El último día del año murió Benedicto XVI, el Papa alemán que tuvo las agallas para suceder en el trono de San Pedro a Juan Pablo II y trabajar a favor del reposicionamiento de la Iglesia Católica, tras las secuelas del fin de la Guerra Fría y del larguísimo reinado de su popular y polémico antecesor. Joseph Ratzinger cumplió con una tarea enorme, no siempre comprendida por amplios sectores de la opinión pública mundial, habituados a encajonar personalidades y eventos en los parámetros de ópticas maniqueas y superficiales. En la Santa Sede esa visión no cabe. La complejidad de los asuntos que tiene a su cargo, al interior de la Curia y en el plano internacional, exige al pontífice en turno atender una agenda religiosa y política original, dinámica y de propósitos múltiples, que busca facilitar la interlocución de la Sede Apostólica con los actores de un mundo inédito y con las causas de las nuevas generaciones. Se trata de una agenda muy sensible porque también impacta los entresijos del poder al interior del palacio apostólico.

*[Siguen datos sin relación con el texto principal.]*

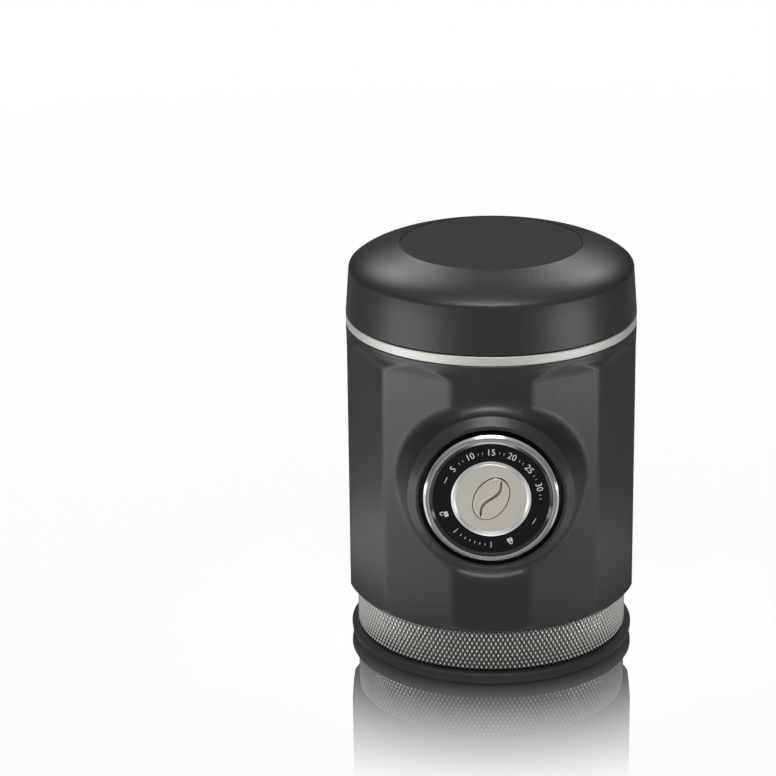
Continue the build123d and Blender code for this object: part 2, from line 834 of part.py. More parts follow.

En este contexto Benedicto XVI, prestigiado teólogo experto en Jesús Dios y Jesús Hombre, contribuyó a recuperar la centralidad devocionaria de Cristo, que en algún sentido habría sido desplazada por el marcado marianismo de Karol Wojtyła. De igual forma, no cerró los ojos ante escándalos de pederastia y corrupción al interior de la Iglesia y reconoció que, su supervivencia en el siglo XXI, pasa por el escrutinio público. Con su renuncia al cargo, el pontificado de Ratzinger sirvió de puente entre dos visiones diferentes y complementarias para conducir al catolicismo y a la sede petrina en una coyuntura mundial delicada, donde hay descreimiento en la política, fragilidad en las instituciones multilaterales y serios riesgos a la paz y la seguridad globales.

Benedicto XVI, agudo y sensible, atenuó desencuentros entre el intenso activismo internacional de Juan Pablo II — y el descuido que significó para los temas internos del Vaticano — y el llamado de los cleros regular y secular así como de la jerarquía en todo el mundo, a volver a ver hacia dentro de la Iglesia. Afectada la institución por los intereses de una curia longeva, representativa de la generación de Wojtyla, el papa alemán abrió las puertas pastorales y del gobierno eclesiástico a las nuevas generaciones de religiosos, luego de haber sido prácticamente ignoradas en los casi 27 años que estuvo en el trono de San Pedro el antiguo Arzobispo de Cracovia. Ratzinger también trabajó para contener la desbandada de fieles que propició su antecesor por su alejamiento de las enseñanzas del Concilio Vaticano II y de las preocupaciones cotidianas de la gente.

Benedicto XVI logró su cometido y, con la llegada de Francisco, restauró la voz de los Jesuitas, que en respuesta a la elección de Wojtyla en el cónclave de octubre de 1978, decidieron “guardar un prudente silencio”, como entonces dijo el papa negro Christian Hans Kolvenbach, en alusión al conservadurismo religioso del nuevo pontífice. Joseph Ratzinger ha pasado a la historia. Por ahora, basta con señalar que en la convulsa época que le tocó vivir, las descalificaciones y exabruptos ideológicos de sus críticos políticos y religiosos, sucumben a su prudencia y a la profundidad de su pensamiento filosófico y teológico. En vida ajeno a reflectores, ahora que ha fallecido el legado de Benedicto XVI ilumina las reflexiones de creyentes y no creyentes, al tiempo que dota de contenido concreto el lema que adoptó para su papado: Cooperatores veritatis.